EMOÇÃO E SOBRIEDADE - Minha relação com os livros, portanto, foi sempre de uso e convívio (especialmente nas longas noites de inverno), e não de status intelectual. A arrogância da pose dos literatos metidos a intelectuais sempre me deu urticária. Ler livros, para mim, faz parte da formação passada pelos pais e pelo ambiente onde vivia. Os livros tinham as orelhas dobradas de tanta leitura, já que eles passavam por todas as mãos, eram emprestados para os vizinhos. Assim mesmo, com toda essa manipulação, herdei intacta toda a coleção infantil do Monteiro Lobato, que meus filhos também “leram, releram e requete-leram”, como dizíamos em Uruguaiana. Quando escrevo sobre um livro, é com paixão, com alegria e com a maior dose de lucidez possível. Não quero afastar os leitores da obra que estou comentando.
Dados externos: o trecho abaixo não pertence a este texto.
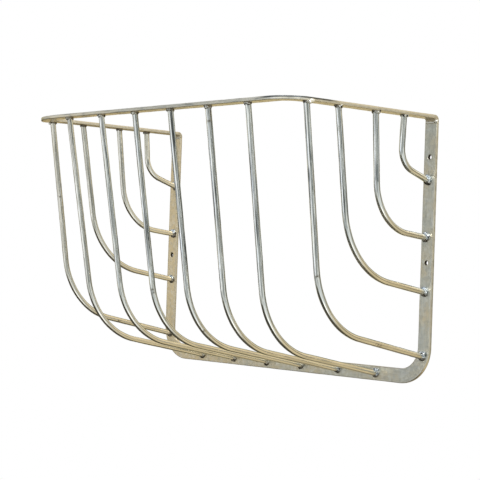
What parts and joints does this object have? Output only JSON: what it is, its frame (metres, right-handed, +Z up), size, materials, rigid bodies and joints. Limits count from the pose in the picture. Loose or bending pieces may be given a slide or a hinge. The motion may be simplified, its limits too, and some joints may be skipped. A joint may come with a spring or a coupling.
{
  "type": "hay rack feeder",
  "caption": "Wall-hung hay rack: a U-shaped flat-bar frame and a level hoop joined by bent round bars that form an open basket for hay.",
  "frame": {"origin": "centre of the four fixing holes, on the plane of the wall", "axes": "+X along the wall to the right as seen from the room, +Y into the wall, +Z up"},
  "size_m": [0.69, 0.346, 0.45],
  "materials": {
    "galvanised_flat": "satin hot-dip zinc with a fine spangle",
    "galvanised_bar": "semi-bright hot-dip zinc, slightly wavy",
    "galvanised_weld": "bright lumpy zinc over weld beads"
  },
  "bodies": {
    "root": {"wall_frame": "galvanised_flat", "top_hoop": "galvanised_flat", "front_bar_1": "galvanised_bar", "front_bar_2": "galvanised_bar", "front_bar_3": "galvanised_bar", "front_bar_4": "galvanised_bar", "front_bar_5": "galvanised_bar", "front_bar_6": "galvanised_bar", "left_bar_1": "galvanised_bar", "left_bar_2": "galvanised_bar", "left_bar_3": "galvanised_bar", "left_bar_4": "galvanised_bar", "right_bar_1": "galvanised_bar", "right_bar_2": "galvanised_bar", "right_bar_3": "galvanised_bar", "right_bar_4": "galvanised_bar", "left_rail_welds": "galvanised_weld", "right_rail_welds": "galvanised_weld", "left_upright_welds": "galvanised_weld", "right_upright_welds": "galvanised_weld", "left_front_welds": "galvanised_weld", "right_front_welds": "galvanised_weld", "left_arm_welds": "galvanised_weld", "right_arm_welds": "galvanised_weld", "left_seam_weld": "galvanised_weld", "right_seam_weld": "galvanised_weld"}
  },
  "joints": []
}
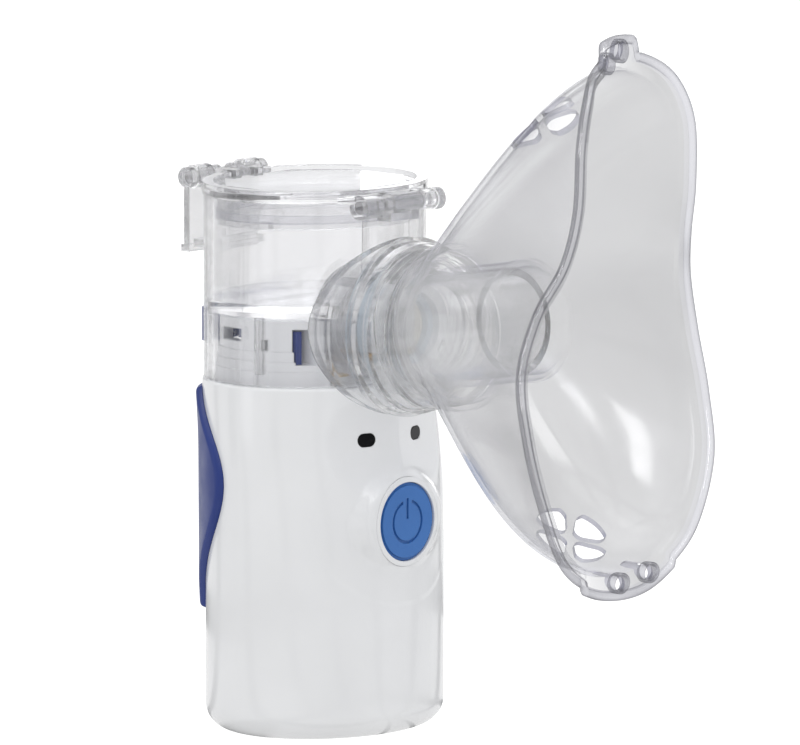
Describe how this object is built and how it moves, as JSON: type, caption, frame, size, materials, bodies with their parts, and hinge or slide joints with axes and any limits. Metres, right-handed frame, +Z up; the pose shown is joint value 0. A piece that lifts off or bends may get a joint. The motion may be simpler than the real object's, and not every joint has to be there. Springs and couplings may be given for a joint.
{
  "type": "mesh nebulizer",
  "caption": "Hand-size vibrating-mesh nebulizer: oval battery unit, lift-off clear medicine cup with hinged latched lid, mist adapter and swivelling clear face mask.",
  "frame": {"origin": "centre of the base, on the face the unit stands on", "axes": "+Z up; -Y is the front, where the button, mist outlet and mask are; X is the width"},
  "size_m": [0.0572, 0.1193, 0.1483],
  "materials": {
    "white_plastic": "glossy white ABS",
    "grip_blue": "satin deep blue grip",
    "button_blue": "satin blue",
    "black_plastic": "matt black",
    "smoked_window": "glossy black window",
    "cell_wrap": "plain shrink wrap",
    "steel": "bright",
    "nickel": "nickel plated",
    "gold_contact": "gold plated",
    "board_green": "solder mask",
    "led_body": "clear resin",
    "clear_hard": "polished clear polycarbonate",
    "clear_soft": "clear soft PVC",
    "silicone": "translucent silicone",
    "ceramic": "piezo ceramic with silvered faces"
  },
  "bodies": {
    "main_unit": {"main_housing": "white_plastic", "back_grip": "grip_blue", "battery_holder": "black_plastic", "battery_cells": "cell_wrap", "battery_springs": "steel", "battery_terminals": "nickel", "circuit_board": "board_green", "board_screws": "steel", "board_chips": "black_plastic", "tact_switch": "black_plastic", "indicator_leds": "led_body", "led_windows": "smoked_window", "dc_jack": "black_plastic", "button_bezel": "white_plastic", "top_deck": "white_plastic", "deck_screws": "steel", "contact_pins": "gold_contact", "catch_blocks": "grip_blue", "door_hinge_pin": "steel", "release_spring": "steel"},
    "power_key": {"power_button": "button_blue"},
    "release_key": {"release_button": "grip_blue"},
    "door": {"battery_door": "white_plastic", "door_contact": "nickel"},
    "cup": {"medicine_cup": "clear_hard", "mesh_disc": "steel", "piezo_ring": "ceramic", "rear_mesh_seal": "silicone", "front_mesh_seal": "silicone", "mesh_retainer": "white_plastic", "electrode_strips": "gold_contact", "lid_hinge_pin": "clear_hard"},
    "lid": {"cup_lid": "clear_hard", "lid_gasket": "silicone", "latch_pin": "clear_hard"},
    "latch": {"latch_clip": "clear_hard"},
    "adapter": {"mist_adapter": "clear_hard", "adapter_seal": "silicone"},
    "mask": {"mask_connector": "clear_hard", "mask_shell": "clear_soft"}
  },
  "joints": [
    {"name": "power_press", "type": "slide", "parent": "main_unit", "child": "power_key", "axis": [0, 1, 0], "range_m": [0, 0.0008], "stiffness_N_per_m": 800},
    {"name": "release_press", "type": "slide", "parent": "main_unit", "child": "release_key", "axis": [0, -1, 0], "range_m": [0, 0.0015], "stiffness_N_per_m": 500, "deforming": ["release_spring"]},
    {"name": "door_hinge", "type": "hinge", "parent": "main_unit", "child": "door", "pos_m": [0, 0.0139, 0.003], "axis": [1, 0, 0], "range_deg": [0, 90], "stiffness_Nm_per_rad": 0.02},
    {"name": "cup_lift", "type": "slide", "parent": "main_unit", "child": "cup", "axis": [0, 0, 1], "range_m": [0, 0.025]},
    {"name": "lid_hinge", "type": "hinge", "parent": "cup", "child": "lid", "pos_m": [0, -0.0215, 0.1092], "axis": [1, 0, 0], "range_deg": [0, 95]},
    {"name": "latch_hinge", "type": "hinge", "parent": "lid", "child": "latch", "pos_m": [0, 0.0285, 0.111], "axis": [1, 0, 0], "range_deg": [0, 85]},
    {"name": "adapter_pull", "type": "slide", "parent": "cup", "child": "adapter", "axis": [0, -1, 0], "range_m": [0, 0.014], "stiffness_N_per_m": 60},
    {"name": "mask_swivel", "type": "hinge", "parent": "adapter", "child": "mask", "pos_m": [0, -0.03, 0.084], "axis": [0, -0.9863, 0.165], "continuous": true}
  ]
}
Quero que abracem o livro como um velho amigo, como um amor correspondido, como uma tábua solta em alto mar. Náufragos dessa vida dura, somos acompanhados pela produção cultural dos nossos semelhantes, absolutamente geniais e maravilhosos. Isso não elimina a necessária sobriedade na leitura, pois passei vinte anos estudando História do Brasil, lendo as maiores pedreiras com a mesma satisfação. Tudo isso não me faz um intelectual. Sou apenas um brasileiro que os livros carregam para uma vida mais generosa.

RETORNO – Achei que não conseguiria escrever aqui todos os dias. Estou conseguindo. Mas talvez o Diário da Fonte enfrente alguns intervalos. Espero que não. Vamos ver.